• **PROBLEM DETAILS**: Copy out all of the material exactly as presented.
** Begin **
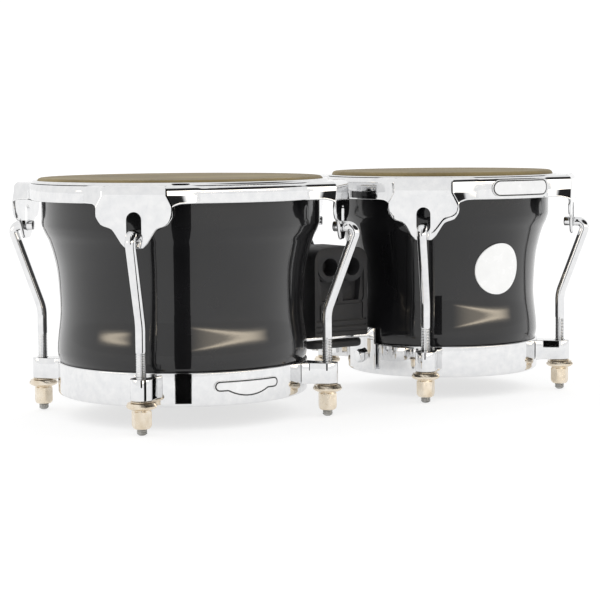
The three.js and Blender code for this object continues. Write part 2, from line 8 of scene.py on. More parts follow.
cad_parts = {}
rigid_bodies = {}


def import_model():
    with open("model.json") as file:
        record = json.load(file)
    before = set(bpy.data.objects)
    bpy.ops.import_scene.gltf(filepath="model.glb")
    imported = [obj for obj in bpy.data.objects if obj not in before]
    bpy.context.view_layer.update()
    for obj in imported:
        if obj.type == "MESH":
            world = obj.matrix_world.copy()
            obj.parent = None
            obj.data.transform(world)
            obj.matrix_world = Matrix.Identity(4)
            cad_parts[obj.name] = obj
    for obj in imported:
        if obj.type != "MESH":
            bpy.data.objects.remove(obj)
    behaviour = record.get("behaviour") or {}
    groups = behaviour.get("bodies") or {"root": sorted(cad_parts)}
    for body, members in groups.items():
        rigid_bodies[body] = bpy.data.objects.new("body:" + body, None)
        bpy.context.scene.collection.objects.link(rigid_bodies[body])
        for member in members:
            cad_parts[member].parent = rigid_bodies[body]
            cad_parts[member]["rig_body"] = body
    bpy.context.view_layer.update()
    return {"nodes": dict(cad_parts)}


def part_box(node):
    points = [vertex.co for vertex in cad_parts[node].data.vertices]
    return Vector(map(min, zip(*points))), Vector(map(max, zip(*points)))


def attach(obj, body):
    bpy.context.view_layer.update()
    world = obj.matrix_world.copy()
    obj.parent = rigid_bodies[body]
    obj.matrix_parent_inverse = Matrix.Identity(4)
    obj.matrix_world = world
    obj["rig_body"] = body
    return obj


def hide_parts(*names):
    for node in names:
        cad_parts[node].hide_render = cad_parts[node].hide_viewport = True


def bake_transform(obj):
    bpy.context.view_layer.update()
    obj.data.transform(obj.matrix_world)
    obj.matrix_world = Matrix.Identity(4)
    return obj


# Bongo drums: a large drum (hembra) and a small drum (macho) in a row along X, joined by a moulded
# centre block. Lengths are millimetres in a drum's own frame, with Z up from the underside of its
# bottom ring, and each piece is placed from the frame, in metres, as it is made.
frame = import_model()

MM = 0.001

# ---- Dimensions ----

HEMBRA = {
    "name": "hembra", "waist": 95.8, "bulge": 98.5, "lug_plate": 129.5, "rod_circle": 116.5,
    "band_bottom": 152.2, "lip": 2, "ear_root": 44, "nut_turns": (8.6, 22, 41, 30),
}
MACHO = {
    "name": "macho", "waist": 78.5, "bulge": 81.2, "lug_plate": 112.2, "rod_circle": 101.2,
    "band_bottom": 147.3, "lip": 0.8, "ear_root": 41, "nut_turns": (20, 47, 12, 36),
}
LUG_ANGLES = (-135, -45, 45, 135)  # front left first
SIDES = 180  # round every shell, hoop and ring
GAP = 0.3

SHELL_WALL = 5
BEARING_WALL = 9
WAIST_HEIGHT = 67
BULGE_HEIGHT = 34
BULGE_START = (29, 0.7)
FLARE_SECTION = ((82, 0.045), (97, 0.15), (110, 0.36), (120, 0.6), (128, 0.88), (134, 1))

RING_HEIGHT = 25.9
RING_WALL = 2.2
RING_LIP = 10

SKIN_THICKNESS = 1.5
HEAD_SLACK = 1.2  # by which the drawn head lies under the top of its solid
SKIN_HEM = 157
RIM_TOP = 165.5
RIM_WALL = 2.4
RIM_ROLL = 4.2  # outer radius of the rolled top edge
LIP_WIDTH = 3.2
EAR_DROP = 32
EAR_FLAT = 24.5  # half-width of an ear's flat plate at the band
EAR_FLAT_BELOW = 33.5  # and where its sides stop leaning
EAR_LEAN_TOP = 6.5  # from the band's lower edge
EAR_LEAN_BOTTOM = -9
EAR_CORNER = 2.5  # plan radius where an ear's flat plate turns into its side
ROOT_CORNER = 10
SLOT_WIDTH = 11.4
SLOT_BOTTOM = 5.8
SLOT_TOP = 26.7
EAR_EDGE = ((5.5, 0), (9.6, 3.2), (13.4, 9), (17.1, 14), (25, 17.2), (29, 23), (33, 29.4), (38, 32))
HOOP_BOTTOM = 156

ROD_RADIUS = 4
ROD_BEND = 64
BEND_RADIUS = 30
HOOK_REACH = 9.2
HOOK_RADIUS = 5.4
HOOK_TAIL = 7
THREAD_TOP = 44
THREAD_PITCH = 1.25
THREAD_DEPTH = 0.55
ROD_TIP = 6  # of each rod, left unplated

LUG_BOTTOM = 7.9
LUG_TOP = 24.3
LUG_NOSE = 8.3
LUG_FOOT = 10.8
ROD_BORE = 4.5
WASHER_RADIUS = 8.2
WASHER_THICKNESS = 1
FLANGE_RADIUS = 11.4
FLANGE_THICKNESS = 5
HEX_ACROSS_FLATS = 13
NUT_BOTTOM = -12.8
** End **
• **OUTPUT OF THE EXERCISE**:
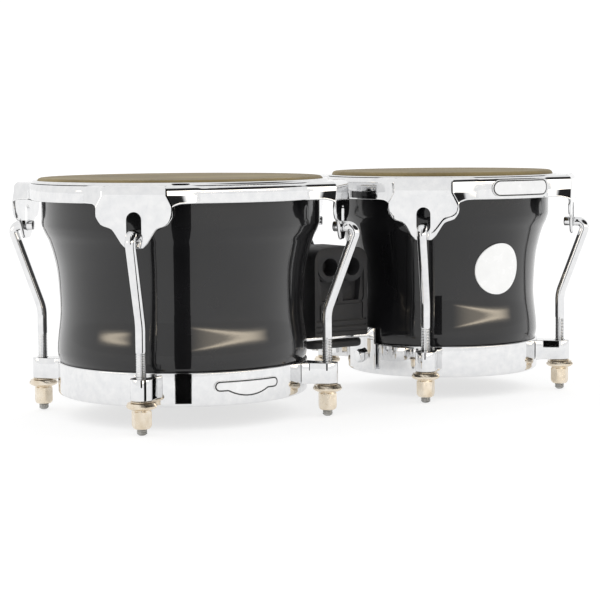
The three.js and Blender code for this object continues. Write part 2, from line 8 of scene.py on. More parts follow.
cad_parts = {}
rigid_bodies = {}


def import_model():
    with open("model.json") as file:
        record = json.load(file)
    before = set(bpy.data.objects)
    bpy.ops.import_scene.gltf(filepath="model.glb")
    imported = [obj for obj in bpy.data.objects if obj not in before]
    bpy.context.view_layer.update()
    for obj in imported:
        if obj.type == "MESH":
            world = obj.matrix_world.copy()
            obj.parent = None
            obj.data.transform(world)
            obj.matrix_world = Matrix.Identity(4)
            cad_parts[obj.name] = obj
    for obj in imported:
        if obj.type != "MESH":
            bpy.data.objects.remove(obj)
    behaviour = record.get("behaviour") or {}
    groups = behaviour.get("bodies") or {"root": sorted(cad_parts)}
    for body, members in groups.items():
        rigid_bodies[body] = bpy.data.objects.new("body:" + body, None)
        bpy.context.scene.collection.objects.link(rigid_bodies[body])
        for member in members:
            cad_parts[member].parent = rigid_bodies[body]
            cad_parts[member]["rig_body"] = body
    bpy.context.view_layer.update()
    return {"nodes": dict(cad_parts)}


def part_box(node):
    points = [vertex.co for vertex in cad_parts[node].data.vertices]
    return Vector(map(min, zip(*points))), Vector(map(max, zip(*points)))


def attach(obj, body):
    bpy.context.view_layer.update()
    world = obj.matrix_world.copy()
    obj.parent = rigid_bodies[body]
    obj.matrix_parent_inverse = Matrix.Identity(4)
    obj.matrix_world = world
    obj["rig_body"] = body
    return obj


def hide_parts(*names):
    for node in names:
        cad_parts[node].hide_render = cad_parts[node].hide_viewport = True


def bake_transform(obj):
    bpy.context.view_layer.update()
    obj.data.transform(obj.matrix_world)
    obj.matrix_world = Matrix.Identity(4)
    return obj


# Bongo drums: a large drum (hembra) and a small drum (macho) in a row along X, joined by a moulded
# centre block. Lengths are millimetres in a drum's own frame, with Z up from the underside of its
# bottom ring, and each piece is placed from the frame, in metres, as it is made.
frame = import_model()

MM = 0.001

# ---- Dimensions ----

HEMBRA = {
    "name": "hembra", "waist": 95.8, "bulge": 98.5, "lug_plate": 129.5, "rod_circle": 116.5,
    "band_bottom": 152.2, "lip": 2, "ear_root": 44, "nut_turns": (8.6, 22, 41, 30),
}
MACHO = {
    "name": "macho", "waist": 78.5, "bulge": 81.2, "lug_plate": 112.2, "rod_circle": 101.2,
    "band_bottom": 147.3, "lip": 0.8, "ear_root": 41, "nut_turns": (20, 47, 12, 36),
}
LUG_ANGLES = (-135, -45, 45, 135)  # front left first
SIDES = 180  # round every shell, hoop and ring
GAP = 0.3

SHELL_WALL = 5
BEARING_WALL = 9
WAIST_HEIGHT = 67
BULGE_HEIGHT = 34
BULGE_START = (29, 0.7)
FLARE_SECTION = ((82, 0.045), (97, 0.15), (110, 0.36), (120, 0.6), (128, 0.88), (134, 1))

RING_HEIGHT = 25.9
RING_WALL = 2.2
RING_LIP = 10

SKIN_THICKNESS = 1.5
HEAD_SLACK = 1.2  # by which the drawn head lies under the top of its solid
SKIN_HEM = 157
RIM_TOP = 165.5
RIM_WALL = 2.4
RIM_ROLL = 4.2  # outer radius of the rolled top edge
LIP_WIDTH = 3.2
EAR_DROP = 32
EAR_FLAT = 24.5  # half-width of an ear's flat plate at the band
EAR_FLAT_BELOW = 33.5  # and where its sides stop leaning
EAR_LEAN_TOP = 6.5  # from the band's lower edge
EAR_LEAN_BOTTOM = -9
EAR_CORNER = 2.5  # plan radius where an ear's flat plate turns into its side
ROOT_CORNER = 10
SLOT_WIDTH = 11.4
SLOT_BOTTOM = 5.8
SLOT_TOP = 26.7
EAR_EDGE = ((5.5, 0), (9.6, 3.2), (13.4, 9), (17.1, 14), (25, 17.2), (29, 23), (33, 29.4), (38, 32))
HOOP_BOTTOM = 156

ROD_RADIUS = 4
ROD_BEND = 64
BEND_RADIUS = 30
HOOK_REACH = 9.2
HOOK_RADIUS = 5.4
HOOK_TAIL = 7
THREAD_TOP = 44
THREAD_PITCH = 1.25
THREAD_DEPTH = 0.55
ROD_TIP = 6  # of each rod, left unplated

LUG_BOTTOM = 7.9
LUG_TOP = 24.3
LUG_NOSE = 8.3
LUG_FOOT = 10.8
ROD_BORE = 4.5
WASHER_RADIUS = 8.2
WASHER_THICKNESS = 1
FLANGE_RADIUS = 11.4
FLANGE_THICKNESS = 5
HEX_ACROSS_FLATS = 13
NUT_BOTTOM = -12.8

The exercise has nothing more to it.